Laborers who work by the month or by the year make their own contract with the employer, and all disputes subsequently arising are settled by legal processes in the proper courts, everybody being equal before the law in Indiana. The price of farm labor has varied considerably in the last twenty years. About $16 per month may be assumed as about the average per month, and this is understood to include board and lodging at the farm-house. This amount is paid in current money at the end of each month, unless otherwise stipulated in the contract. Occasionally a tenement house is found on the larger farms, where a laborer lives with his family, and either rents a portion of the farm or cultivates it on special contract with the landlord. With us there is no class of laborers as such. The young man who today may be hired as a laborer at monthly wages, may in five years from now be himself a proprietor, owning the soil he cultivates and paying wages to laborers. The upward road is open to all, and its highest elevation is attainable by industry, economy, and perseverance.
Sixteen dollars per month, with board! Everybody equal before the law! No class of laborers as such! The hired man of today himself the owner of a farm in five years! No cheating of tenants, but everything paid in current money. And if all this will not attract the Negro he is told there is an "asylum in every county" to which he can go when unable to support himself. The document also promises to everybody "free schools" in "brick or stone school-houses," and says they have "2,000,000 greater school fund than any State in the Union." These Democratic documents have been circulated by the thousand, and doubtless many of them have found their way into the Negro cabins of North Carolina. It is not surprising that the Negro looks with longing eyes to that great and noble State.
Causes of the Exodus
There is surely some adequate cause for such a movement. The majority of the committee have utterly failed to find it, or, if found, to recognize it. When it was found that any of their own witnesses were ready to state causes which did not accord with their theory they were dismissed without examination, as in the cases of Ruby and Stafford, and a half dozen others who were brought from Kansas, but who on their arrival here were found to entertain views not agreeable to the majority.

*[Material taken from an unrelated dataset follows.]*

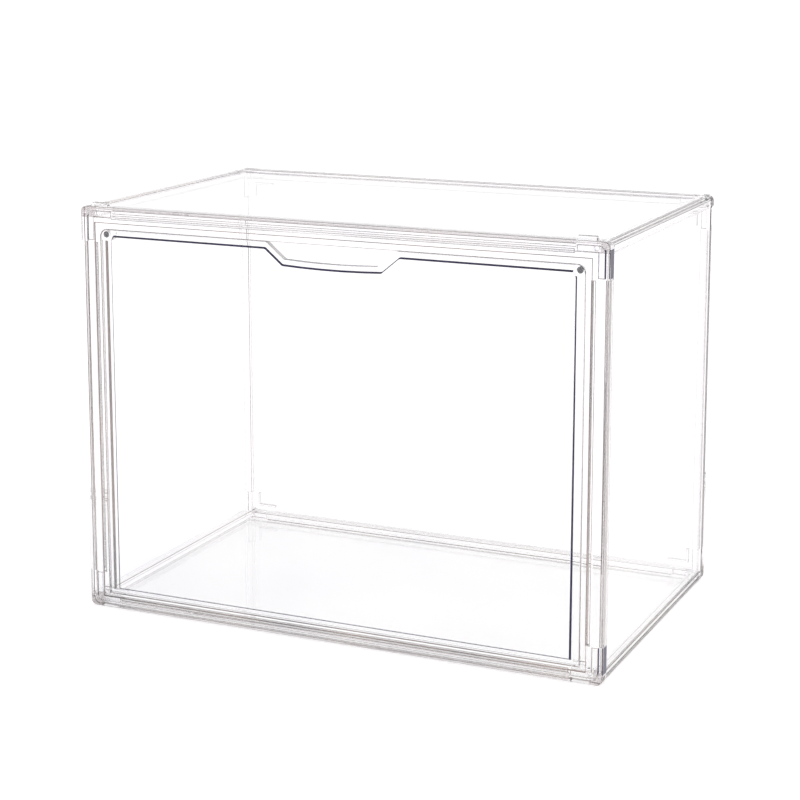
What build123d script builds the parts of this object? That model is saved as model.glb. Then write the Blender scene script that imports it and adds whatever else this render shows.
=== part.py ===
from build123d import *
import os

# A clear, snap-together display shoe box with a drop-front door, in millimetres.
# X runs along the width, Y from the front to the back and Z up. The origin is under the middle of the base.

# Overall size, without the stacking lugs.
WIDTH = 360.0
DEPTH = 220.0
HEIGHT = 270.0

# The mouldings: rails of square section, the panes between them, how far the top pane lies below the rails,
# the play between snapped pieces, and the small bevel along the edges.
RAIL = 8.0
PANE = 1.6
PANE_RECESS = 1.2
PLAY = 0.15
BEVEL = 0.3
CORNER_RADIUS = 4.0
FRONT_EDGE_RADIUS = 1.0

# The door, hinged on its bottom edge, and the play around it in the front frame.
DOOR_HALF_WIDTH = 164.9
DOOR_TOP = 255.3
DOOR_BOTTOM = 10.5
DOOR_THICKNESS = 4.0
DOOR_SETBACK = 0.4
DOOR_PLAY = 0.3
DOOR_CORNER_RADIUS = 4.5
DOOR_RIM_ROUNDING = 0.5
WINDOW_HALF_WIDTH = 159.2
WINDOW_TOP = 251.5
WINDOW_BOTTOM = 12.9
WINDOW_STEP = 2.4

# How far the step behind the window slopes inwards at its sides and top, and at its bottom.
WINDOW_SLOPE = 1.0
WINDOW_SLOPE_BOTTOM = 1.1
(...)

We regret that a faithful and honest discussion of this subject compels a reference to the darkest, bloodiest, and most shameful chapter of our political history. Gladly would we avoid it, but candor compels us to say that the volume which shall faithfully record the crimes which, in the name of Democracy, have been committed against the citizenship, the lives, and the personal rights of these people, and which have finally driven them in utter despair from their homes, will stand forever without a parallel in the annals of Christian civilization. In discussing these sad and shameful events, we wish it distinctly understood that we do not arraign the whole people nor even the entire Democratic party of the States in which they have occurred. The colored and other witnesses all declare that the lawlessness from which they have suffered does not meet the approval of the better class of Democrats at the South. They are generally committed by the reckless, dissolute classes who unfortunately too often control and dominate the Democratic party and dictate its policy. We have no doubt there are many Democrats in the South who deeply regret this condition of things, and who would gladly welcome a change, but they are in a helpless, and we fear a hopeless, minority in many sections of that country.